(Task statement):
Copy exactly the lines from the one containing "const overBand = bandTop" to the one containing "obj.parent = None", both lines included, and nothing else.

(Material provided):
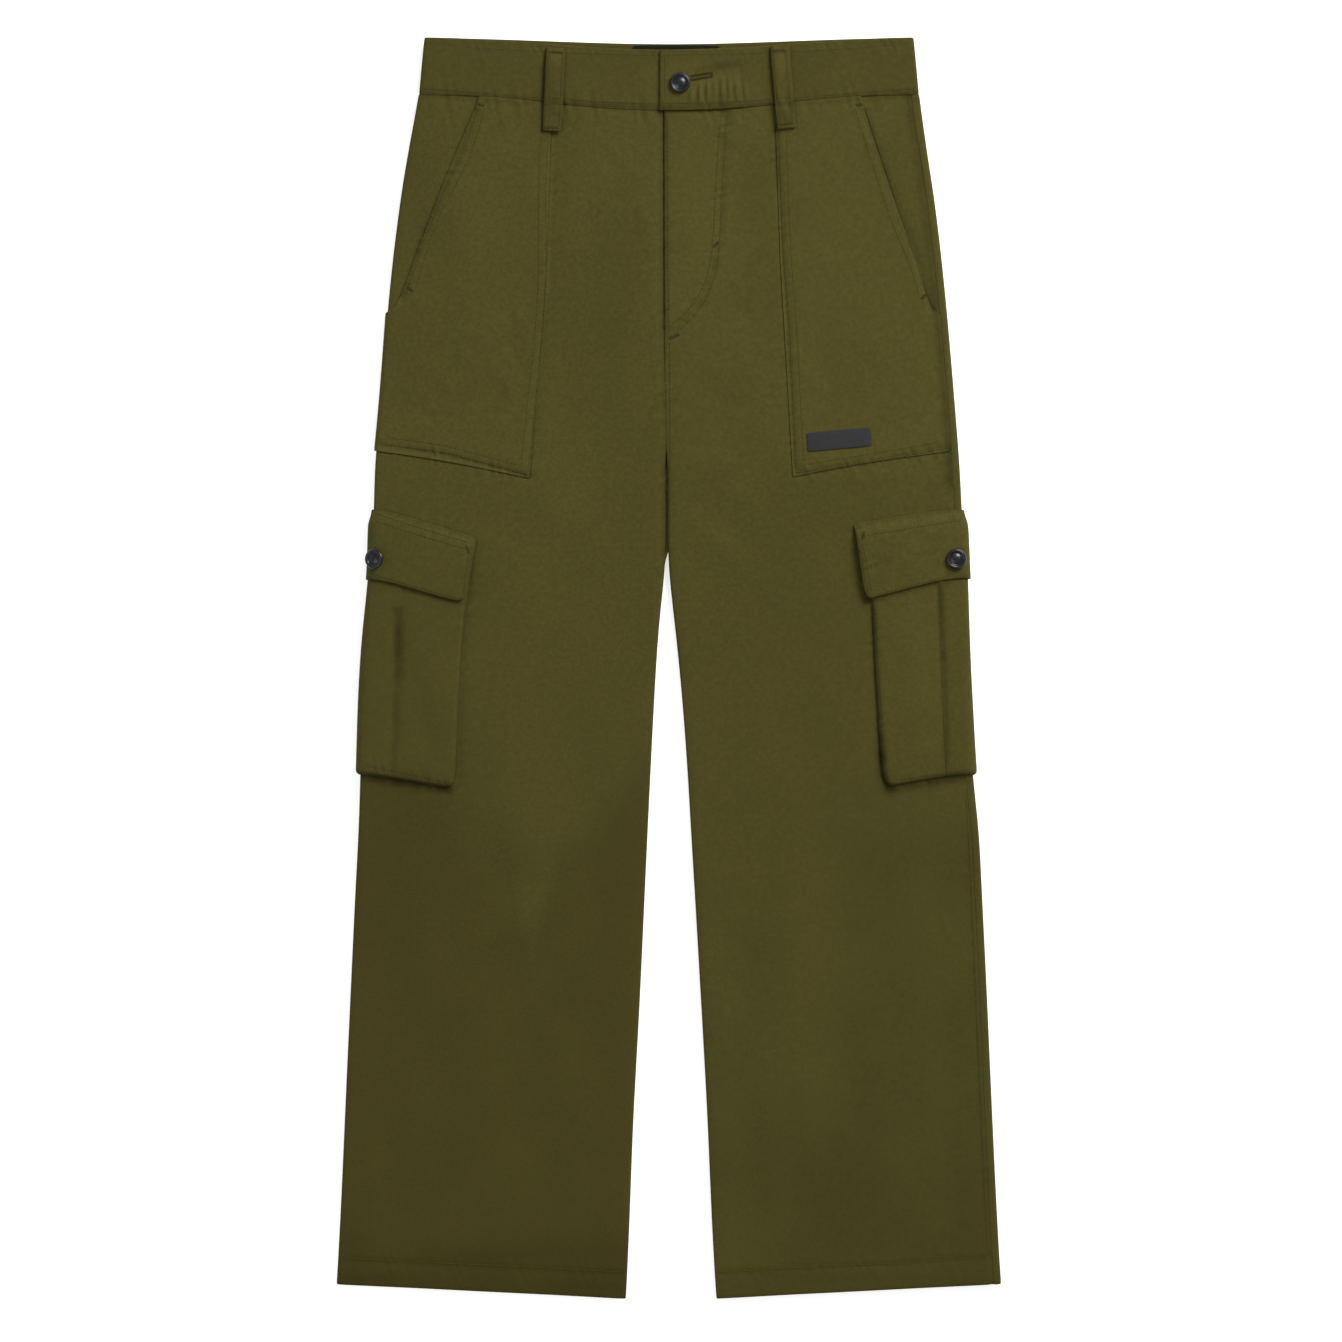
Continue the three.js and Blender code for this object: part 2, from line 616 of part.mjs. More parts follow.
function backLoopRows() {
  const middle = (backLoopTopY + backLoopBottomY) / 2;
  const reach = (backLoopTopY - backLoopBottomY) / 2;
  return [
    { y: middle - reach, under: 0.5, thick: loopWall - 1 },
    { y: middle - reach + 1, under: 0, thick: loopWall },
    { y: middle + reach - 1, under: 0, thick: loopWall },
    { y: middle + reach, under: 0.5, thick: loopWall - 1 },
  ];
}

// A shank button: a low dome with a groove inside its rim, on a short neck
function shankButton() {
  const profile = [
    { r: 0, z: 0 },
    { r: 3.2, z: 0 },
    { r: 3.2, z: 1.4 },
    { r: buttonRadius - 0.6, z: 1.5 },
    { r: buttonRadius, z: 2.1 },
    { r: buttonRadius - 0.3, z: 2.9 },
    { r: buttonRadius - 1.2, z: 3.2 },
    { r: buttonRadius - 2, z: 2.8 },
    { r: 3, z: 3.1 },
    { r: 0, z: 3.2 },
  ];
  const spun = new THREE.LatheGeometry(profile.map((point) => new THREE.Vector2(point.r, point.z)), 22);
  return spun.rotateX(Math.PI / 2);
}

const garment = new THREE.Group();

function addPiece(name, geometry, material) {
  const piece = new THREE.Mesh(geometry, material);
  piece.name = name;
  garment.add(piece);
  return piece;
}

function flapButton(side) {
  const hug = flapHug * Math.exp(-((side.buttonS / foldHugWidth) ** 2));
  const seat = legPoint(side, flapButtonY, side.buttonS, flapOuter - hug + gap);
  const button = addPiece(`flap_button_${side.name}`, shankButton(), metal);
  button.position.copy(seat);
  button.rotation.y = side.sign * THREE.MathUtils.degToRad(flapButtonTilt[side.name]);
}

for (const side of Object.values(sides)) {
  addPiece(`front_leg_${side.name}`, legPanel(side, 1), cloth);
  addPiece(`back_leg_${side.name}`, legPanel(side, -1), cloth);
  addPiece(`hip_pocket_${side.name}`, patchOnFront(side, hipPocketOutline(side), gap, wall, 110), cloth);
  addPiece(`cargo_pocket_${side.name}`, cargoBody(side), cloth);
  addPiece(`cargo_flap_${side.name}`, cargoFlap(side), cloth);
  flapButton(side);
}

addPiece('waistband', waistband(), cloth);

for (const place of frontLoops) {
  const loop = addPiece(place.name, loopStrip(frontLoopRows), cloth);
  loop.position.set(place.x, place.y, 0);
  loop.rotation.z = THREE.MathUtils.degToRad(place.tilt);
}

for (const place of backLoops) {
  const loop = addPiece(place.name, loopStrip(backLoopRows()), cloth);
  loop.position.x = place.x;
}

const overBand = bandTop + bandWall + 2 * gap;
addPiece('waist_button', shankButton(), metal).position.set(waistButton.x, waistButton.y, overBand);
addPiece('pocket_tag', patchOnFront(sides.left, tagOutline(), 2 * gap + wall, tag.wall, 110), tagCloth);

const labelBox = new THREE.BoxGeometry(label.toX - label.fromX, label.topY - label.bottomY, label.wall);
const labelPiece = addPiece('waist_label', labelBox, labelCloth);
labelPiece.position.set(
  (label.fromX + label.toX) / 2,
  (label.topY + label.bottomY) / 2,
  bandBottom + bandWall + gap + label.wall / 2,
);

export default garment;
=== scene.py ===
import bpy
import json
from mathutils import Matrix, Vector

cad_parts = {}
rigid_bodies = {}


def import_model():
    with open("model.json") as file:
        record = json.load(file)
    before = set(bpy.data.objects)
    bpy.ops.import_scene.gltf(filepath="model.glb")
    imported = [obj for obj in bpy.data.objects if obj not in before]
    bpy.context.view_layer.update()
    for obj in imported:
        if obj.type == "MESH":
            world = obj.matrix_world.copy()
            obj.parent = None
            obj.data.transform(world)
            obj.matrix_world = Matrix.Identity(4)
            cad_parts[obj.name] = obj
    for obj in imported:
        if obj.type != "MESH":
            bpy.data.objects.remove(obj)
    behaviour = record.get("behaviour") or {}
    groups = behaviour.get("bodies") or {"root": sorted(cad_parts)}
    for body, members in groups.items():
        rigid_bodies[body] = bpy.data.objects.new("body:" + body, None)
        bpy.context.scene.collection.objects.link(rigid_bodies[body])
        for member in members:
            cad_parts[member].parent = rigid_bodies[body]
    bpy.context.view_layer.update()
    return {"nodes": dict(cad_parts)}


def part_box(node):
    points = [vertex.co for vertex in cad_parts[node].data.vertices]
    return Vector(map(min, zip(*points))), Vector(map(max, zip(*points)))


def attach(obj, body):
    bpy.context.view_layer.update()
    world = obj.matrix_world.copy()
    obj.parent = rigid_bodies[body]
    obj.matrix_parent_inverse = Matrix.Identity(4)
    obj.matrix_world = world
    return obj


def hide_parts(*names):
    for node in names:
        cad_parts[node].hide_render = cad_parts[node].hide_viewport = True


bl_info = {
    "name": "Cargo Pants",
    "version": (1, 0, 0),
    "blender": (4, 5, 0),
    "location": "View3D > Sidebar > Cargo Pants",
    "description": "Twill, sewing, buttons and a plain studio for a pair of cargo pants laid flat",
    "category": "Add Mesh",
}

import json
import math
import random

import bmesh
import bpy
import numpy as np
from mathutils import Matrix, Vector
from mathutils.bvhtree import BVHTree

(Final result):
const overBand = bandTop + bandWall + 2 * gap;
addPiece('waist_button', shankButton(), metal).position.set(waistButton.x, waistButton.y, overBand);
addPiece('pocket_tag', patchOnFront(sides.left, tagOutline(), 2 * gap + wall, tag.wall, 110), tagCloth);

const labelBox = new THREE.BoxGeometry(label.toX - label.fromX, label.topY - label.bottomY, label.wall);
const labelPiece = addPiece('waist_label', labelBox, labelCloth);
labelPiece.position.set(
  (label.fromX + label.toX) / 2,
  (label.topY + label.bottomY) / 2,
  bandBottom + bandWall + gap + label.wall / 2,
);

export default garment;
=== scene.py ===
import bpy
import json
from mathutils import Matrix, Vector

cad_parts = {}
rigid_bodies = {}


def import_model():
    with open("model.json") as file:
        record = json.load(file)
    before = set(bpy.data.objects)
    bpy.ops.import_scene.gltf(filepath="model.glb")
    imported = [obj for obj in bpy.data.objects if obj not in before]
    bpy.context.view_layer.update()
    for obj in imported:
        if obj.type == "MESH":
            world = obj.matrix_world.copy()
            obj.parent = None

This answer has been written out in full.